In the Classroom: Rum is for Funerals

As part of a year-long exploration of immigration, I’m currently teaching a unit on African Immigration at the time of the Transatlantic Slave Trade.  And thanks to Marc Aronson and Marina Budhos’s Sugar Changed the World, I’m much more informed about sugar’s place in all of this,  notably in the West Indies, today better known as the Caribbean. Thus, my wary interest in “On the Caribbean Rum Trail” in today’s Travel Section of the New York Times. At first there seemed to be next to nothing about the hideous history behind rum’s creation in this part of the world, but then as the article goes on, the reporter shifts gears, focusing more on history.

Nearby Saint-James [a Martinique distillery], the biggest, was overrun by French tourists lining up for rides through the cane fields on a Disneyesque “sugar train.” In its museum in a 19th-century Creole house, I pondered rum’s iconography: old ads depicting happy plantations with cheerful slaves, women with madras headwraps and seductive smiles.

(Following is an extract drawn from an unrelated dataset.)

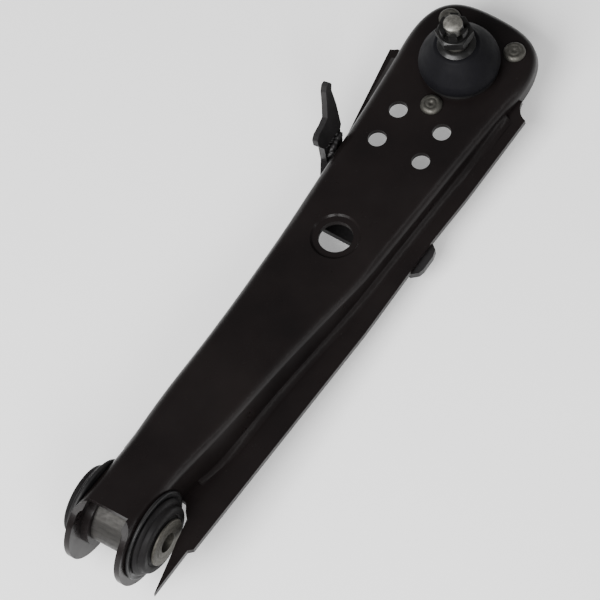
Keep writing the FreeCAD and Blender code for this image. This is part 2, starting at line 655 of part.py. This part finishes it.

My musings led to a dialogue with Michel Fayad, distillery manager and former history teacher. “Our whole history is wrapped up in this alcohol,” he said. “But what is it? Depends who you ask, yes? For the European visitors, it’s holiday. To the bekes” — white Martinicans, colonial descendants who still run the bulk of the island’s economy and all but one of its distilleries — “rum is pride. To blacks, locals, it’s also colonialism, slavery, alcoholism, sadness. We drink Champagne at weddings. Rum is for funerals.”

And powerfully ends it with this:

But during an audio tour that thoroughly covered rum history and production — maps, diagrams, photo exhibits, French-accented voice-overs — I decided that here lay the educational apex of distillery-hopping. I wandered through the plantation’s sculpture garden and, reflecting on the legacy of the liquid I’d been trailing, spotted something remarkable: blood on the leaves. A massive red statue of the word “Blood,” poised before a picture-perfect cane field. It evoked, of course, the Billie Holiday song “Strange Fruit,” about lynchings in a pastoral Southern landscape: “Blood on the leaves and blood at the root,” she sang. This scene, stunning yet haunted by perennial pain, struck me as perfect homage: Behold a spirit whose legacy contains all the paradoxes and complexity of the wistfully beautiful region that gave birth to it so long ago.